[THE EXERCISE]: Repeat the material exactly as it appears.
•••••
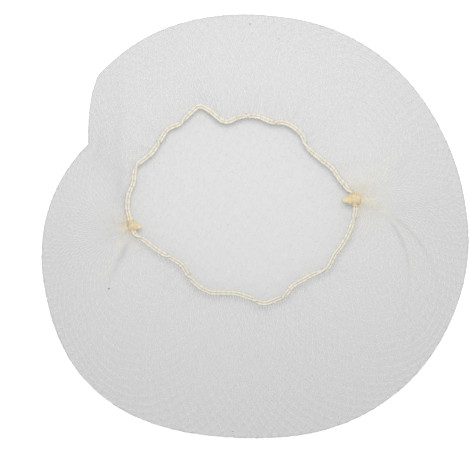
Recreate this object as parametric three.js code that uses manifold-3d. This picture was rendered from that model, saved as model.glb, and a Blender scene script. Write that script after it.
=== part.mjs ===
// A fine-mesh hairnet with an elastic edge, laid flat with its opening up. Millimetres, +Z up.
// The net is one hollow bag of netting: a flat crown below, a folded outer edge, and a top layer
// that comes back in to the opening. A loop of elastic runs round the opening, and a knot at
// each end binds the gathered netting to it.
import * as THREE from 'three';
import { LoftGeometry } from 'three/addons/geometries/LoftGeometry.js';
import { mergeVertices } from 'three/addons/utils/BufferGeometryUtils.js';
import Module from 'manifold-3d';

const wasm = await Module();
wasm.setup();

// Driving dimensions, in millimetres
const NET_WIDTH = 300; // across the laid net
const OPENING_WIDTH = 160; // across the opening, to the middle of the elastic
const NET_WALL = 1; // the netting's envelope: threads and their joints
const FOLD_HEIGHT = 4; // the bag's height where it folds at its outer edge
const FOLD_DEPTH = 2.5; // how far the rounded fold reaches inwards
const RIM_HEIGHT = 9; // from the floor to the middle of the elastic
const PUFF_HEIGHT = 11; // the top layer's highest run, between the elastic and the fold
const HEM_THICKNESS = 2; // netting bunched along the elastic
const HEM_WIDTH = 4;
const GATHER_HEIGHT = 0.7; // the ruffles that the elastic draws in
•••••
[RESPONSE]:
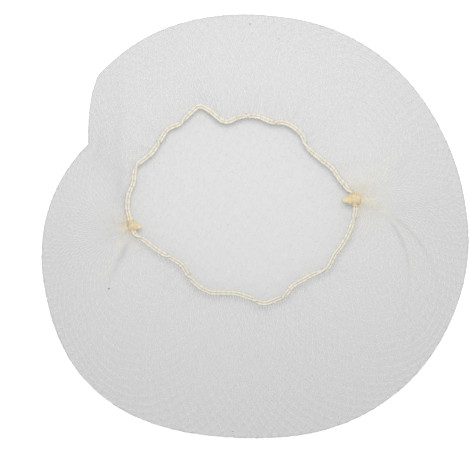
Recreate this object as parametric three.js code that uses manifold-3d. This picture was rendered from that model, saved as model.glb, and a Blender scene script. Write that script after it.
=== part.mjs ===
// A fine-mesh hairnet with an elastic edge, laid flat with its opening up. Millimetres, +Z up.
// The net is one hollow bag of netting: a flat crown below, a folded outer edge, and a top layer
// that comes back in to the opening. A loop of elastic runs round the opening, and a knot at
// each end binds the gathered netting to it.
import * as THREE from 'three';
import { LoftGeometry } from 'three/addons/geometries/LoftGeometry.js';
import { mergeVertices } from 'three/addons/utils/BufferGeometryUtils.js';
import Module from 'manifold-3d';

const wasm = await Module();
wasm.setup();

// Driving dimensions, in millimetres
const NET_WIDTH = 300; // across the laid net
const OPENING_WIDTH = 160; // across the opening, to the middle of the elastic
const NET_WALL = 1; // the netting's envelope: threads and their joints
const FOLD_HEIGHT = 4; // the bag's height where it folds at its outer edge
const FOLD_DEPTH = 2.5; // how far the rounded fold reaches inwards
const RIM_HEIGHT = 9; // from the floor to the middle of the elastic
const PUFF_HEIGHT = 11; // the top layer's highest run, between the elastic and the fold
const HEM_THICKNESS = 2; // netting bunched along the elastic
const HEM_WIDTH = 4;
const GATHER_HEIGHT = 0.7; // the ruffles that the elastic draws in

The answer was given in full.